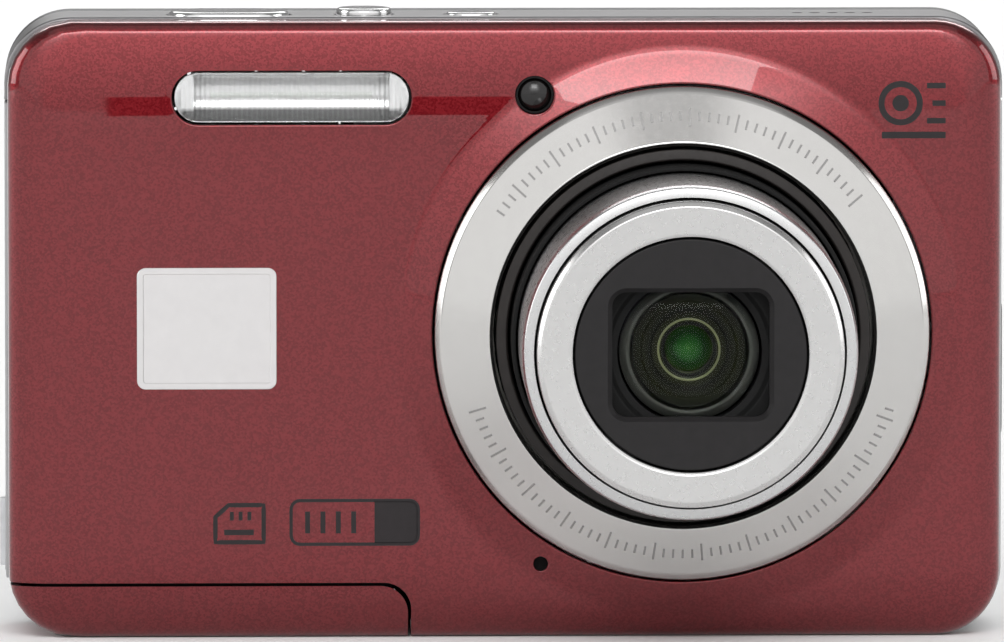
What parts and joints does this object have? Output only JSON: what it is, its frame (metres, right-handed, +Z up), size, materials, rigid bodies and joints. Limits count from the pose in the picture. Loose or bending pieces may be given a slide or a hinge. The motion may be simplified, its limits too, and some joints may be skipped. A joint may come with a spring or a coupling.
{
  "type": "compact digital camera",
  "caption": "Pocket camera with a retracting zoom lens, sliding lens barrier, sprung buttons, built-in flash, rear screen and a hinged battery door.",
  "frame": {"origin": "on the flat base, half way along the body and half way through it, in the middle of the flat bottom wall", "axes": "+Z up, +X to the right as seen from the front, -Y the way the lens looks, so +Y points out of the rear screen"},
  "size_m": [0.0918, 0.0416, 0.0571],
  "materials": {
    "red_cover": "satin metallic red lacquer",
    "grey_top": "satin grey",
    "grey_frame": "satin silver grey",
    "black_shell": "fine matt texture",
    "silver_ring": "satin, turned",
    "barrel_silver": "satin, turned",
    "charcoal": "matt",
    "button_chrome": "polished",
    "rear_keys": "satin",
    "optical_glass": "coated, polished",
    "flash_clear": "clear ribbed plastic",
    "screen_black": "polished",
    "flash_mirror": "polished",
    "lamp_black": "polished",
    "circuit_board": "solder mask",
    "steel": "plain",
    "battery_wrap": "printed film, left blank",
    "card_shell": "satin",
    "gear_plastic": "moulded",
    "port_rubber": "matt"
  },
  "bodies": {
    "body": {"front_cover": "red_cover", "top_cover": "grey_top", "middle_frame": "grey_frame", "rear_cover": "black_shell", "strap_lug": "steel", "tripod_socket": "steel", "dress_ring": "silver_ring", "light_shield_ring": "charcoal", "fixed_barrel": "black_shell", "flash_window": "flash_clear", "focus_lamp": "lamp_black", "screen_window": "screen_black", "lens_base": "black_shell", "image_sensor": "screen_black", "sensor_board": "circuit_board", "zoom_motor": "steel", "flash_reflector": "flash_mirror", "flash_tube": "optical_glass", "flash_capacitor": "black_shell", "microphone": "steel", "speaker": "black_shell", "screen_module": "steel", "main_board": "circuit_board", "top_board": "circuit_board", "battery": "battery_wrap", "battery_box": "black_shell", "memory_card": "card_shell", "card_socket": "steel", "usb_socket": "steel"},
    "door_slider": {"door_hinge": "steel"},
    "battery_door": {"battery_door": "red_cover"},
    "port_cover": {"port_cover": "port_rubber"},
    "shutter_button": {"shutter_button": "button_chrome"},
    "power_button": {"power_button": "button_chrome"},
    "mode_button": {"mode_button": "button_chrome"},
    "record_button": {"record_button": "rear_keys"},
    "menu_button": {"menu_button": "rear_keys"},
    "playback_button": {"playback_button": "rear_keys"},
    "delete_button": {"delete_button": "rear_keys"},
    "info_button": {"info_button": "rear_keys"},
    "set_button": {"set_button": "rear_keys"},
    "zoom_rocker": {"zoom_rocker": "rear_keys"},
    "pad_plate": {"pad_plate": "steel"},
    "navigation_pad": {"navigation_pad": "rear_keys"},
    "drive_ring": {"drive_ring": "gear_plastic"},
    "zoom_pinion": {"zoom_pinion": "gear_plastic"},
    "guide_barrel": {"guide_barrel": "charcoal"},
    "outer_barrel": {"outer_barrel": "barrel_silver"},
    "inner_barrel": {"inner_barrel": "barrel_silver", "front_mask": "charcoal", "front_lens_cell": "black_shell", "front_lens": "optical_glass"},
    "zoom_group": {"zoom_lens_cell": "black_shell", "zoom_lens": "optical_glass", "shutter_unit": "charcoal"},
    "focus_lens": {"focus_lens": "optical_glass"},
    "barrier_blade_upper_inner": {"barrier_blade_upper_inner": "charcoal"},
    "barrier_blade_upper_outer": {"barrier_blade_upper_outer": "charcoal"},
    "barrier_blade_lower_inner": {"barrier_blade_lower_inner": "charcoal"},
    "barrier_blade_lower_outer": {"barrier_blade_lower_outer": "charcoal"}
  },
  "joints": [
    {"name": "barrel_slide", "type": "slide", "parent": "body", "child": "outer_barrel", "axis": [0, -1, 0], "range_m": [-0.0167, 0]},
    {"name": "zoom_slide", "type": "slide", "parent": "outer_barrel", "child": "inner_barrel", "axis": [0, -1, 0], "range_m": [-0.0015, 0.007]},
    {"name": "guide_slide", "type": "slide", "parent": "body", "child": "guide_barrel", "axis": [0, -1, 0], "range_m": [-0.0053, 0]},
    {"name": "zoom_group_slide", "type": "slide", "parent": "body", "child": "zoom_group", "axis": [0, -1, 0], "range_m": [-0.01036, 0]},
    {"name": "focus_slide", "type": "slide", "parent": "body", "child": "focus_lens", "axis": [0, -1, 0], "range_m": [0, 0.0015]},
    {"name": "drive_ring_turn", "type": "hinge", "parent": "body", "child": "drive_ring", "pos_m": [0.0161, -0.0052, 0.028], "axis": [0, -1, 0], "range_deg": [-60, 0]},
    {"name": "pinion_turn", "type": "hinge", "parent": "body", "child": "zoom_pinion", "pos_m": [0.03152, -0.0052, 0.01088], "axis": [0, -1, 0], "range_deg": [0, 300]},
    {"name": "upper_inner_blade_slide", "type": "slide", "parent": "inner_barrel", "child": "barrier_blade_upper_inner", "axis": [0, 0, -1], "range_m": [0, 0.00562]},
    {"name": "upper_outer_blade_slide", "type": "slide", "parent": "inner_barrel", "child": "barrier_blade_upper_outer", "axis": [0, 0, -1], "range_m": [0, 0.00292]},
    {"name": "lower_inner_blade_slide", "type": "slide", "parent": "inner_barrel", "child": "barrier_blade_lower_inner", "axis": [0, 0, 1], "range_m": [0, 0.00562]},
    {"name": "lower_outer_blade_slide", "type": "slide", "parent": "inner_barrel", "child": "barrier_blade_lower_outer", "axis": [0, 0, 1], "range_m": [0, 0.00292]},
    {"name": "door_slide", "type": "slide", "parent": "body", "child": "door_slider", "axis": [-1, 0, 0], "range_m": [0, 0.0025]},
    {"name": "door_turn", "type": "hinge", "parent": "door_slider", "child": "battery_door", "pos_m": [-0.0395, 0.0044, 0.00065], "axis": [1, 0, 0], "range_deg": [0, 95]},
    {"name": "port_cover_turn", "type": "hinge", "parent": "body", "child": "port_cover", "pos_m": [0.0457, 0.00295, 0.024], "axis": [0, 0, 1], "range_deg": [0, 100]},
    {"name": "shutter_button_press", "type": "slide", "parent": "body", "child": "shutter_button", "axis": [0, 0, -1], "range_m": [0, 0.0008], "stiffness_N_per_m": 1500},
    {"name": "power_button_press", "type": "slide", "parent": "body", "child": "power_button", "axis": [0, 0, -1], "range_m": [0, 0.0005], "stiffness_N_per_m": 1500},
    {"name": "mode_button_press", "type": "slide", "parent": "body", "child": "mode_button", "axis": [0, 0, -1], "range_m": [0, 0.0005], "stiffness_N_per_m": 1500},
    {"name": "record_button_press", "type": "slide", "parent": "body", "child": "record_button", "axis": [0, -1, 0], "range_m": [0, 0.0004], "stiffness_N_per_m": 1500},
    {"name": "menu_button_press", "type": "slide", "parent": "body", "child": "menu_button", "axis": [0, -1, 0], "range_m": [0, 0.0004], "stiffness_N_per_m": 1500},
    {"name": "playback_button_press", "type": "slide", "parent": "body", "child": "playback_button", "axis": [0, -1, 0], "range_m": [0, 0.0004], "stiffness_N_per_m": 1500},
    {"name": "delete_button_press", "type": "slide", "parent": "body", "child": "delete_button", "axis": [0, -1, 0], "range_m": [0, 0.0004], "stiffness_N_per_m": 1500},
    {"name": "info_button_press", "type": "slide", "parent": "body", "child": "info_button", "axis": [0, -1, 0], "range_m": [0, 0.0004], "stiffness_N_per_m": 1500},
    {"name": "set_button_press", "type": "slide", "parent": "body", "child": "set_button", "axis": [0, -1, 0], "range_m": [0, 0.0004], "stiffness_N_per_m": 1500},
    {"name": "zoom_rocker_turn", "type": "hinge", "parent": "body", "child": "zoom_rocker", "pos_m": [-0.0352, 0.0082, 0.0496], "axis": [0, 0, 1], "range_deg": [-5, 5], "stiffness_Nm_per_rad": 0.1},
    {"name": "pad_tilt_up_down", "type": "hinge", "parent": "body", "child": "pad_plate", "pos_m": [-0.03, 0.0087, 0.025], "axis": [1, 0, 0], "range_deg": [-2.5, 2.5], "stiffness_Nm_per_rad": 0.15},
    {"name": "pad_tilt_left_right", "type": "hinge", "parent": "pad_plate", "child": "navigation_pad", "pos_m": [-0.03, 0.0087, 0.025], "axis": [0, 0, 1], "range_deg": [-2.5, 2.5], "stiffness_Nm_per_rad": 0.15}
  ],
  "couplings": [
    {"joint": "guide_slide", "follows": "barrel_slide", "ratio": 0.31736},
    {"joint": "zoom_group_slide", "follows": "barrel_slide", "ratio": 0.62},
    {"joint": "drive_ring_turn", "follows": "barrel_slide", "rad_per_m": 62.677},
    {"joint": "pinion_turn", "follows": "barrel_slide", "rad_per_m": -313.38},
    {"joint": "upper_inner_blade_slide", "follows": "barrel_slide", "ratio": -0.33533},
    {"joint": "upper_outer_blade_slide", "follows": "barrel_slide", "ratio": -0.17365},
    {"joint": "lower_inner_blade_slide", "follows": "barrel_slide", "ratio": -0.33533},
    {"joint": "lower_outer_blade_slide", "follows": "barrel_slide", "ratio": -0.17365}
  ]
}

+ + + + + + +

What is asked » Check the data for the word "bodies" and pull out the lines that have it.

Right answer »
What parts and joints does this object have? Output only JSON: what it is, its frame (metres, right-handed, +Z up), size, materials, rigid bodies and joints. Limits count from the pose in the picture. Loose or bending pieces may be given a slide or a hinge. The motion may be simplified, its limits too, and some joints may be skipped. A joint may come with a spring or a coupling.
  "bodies": {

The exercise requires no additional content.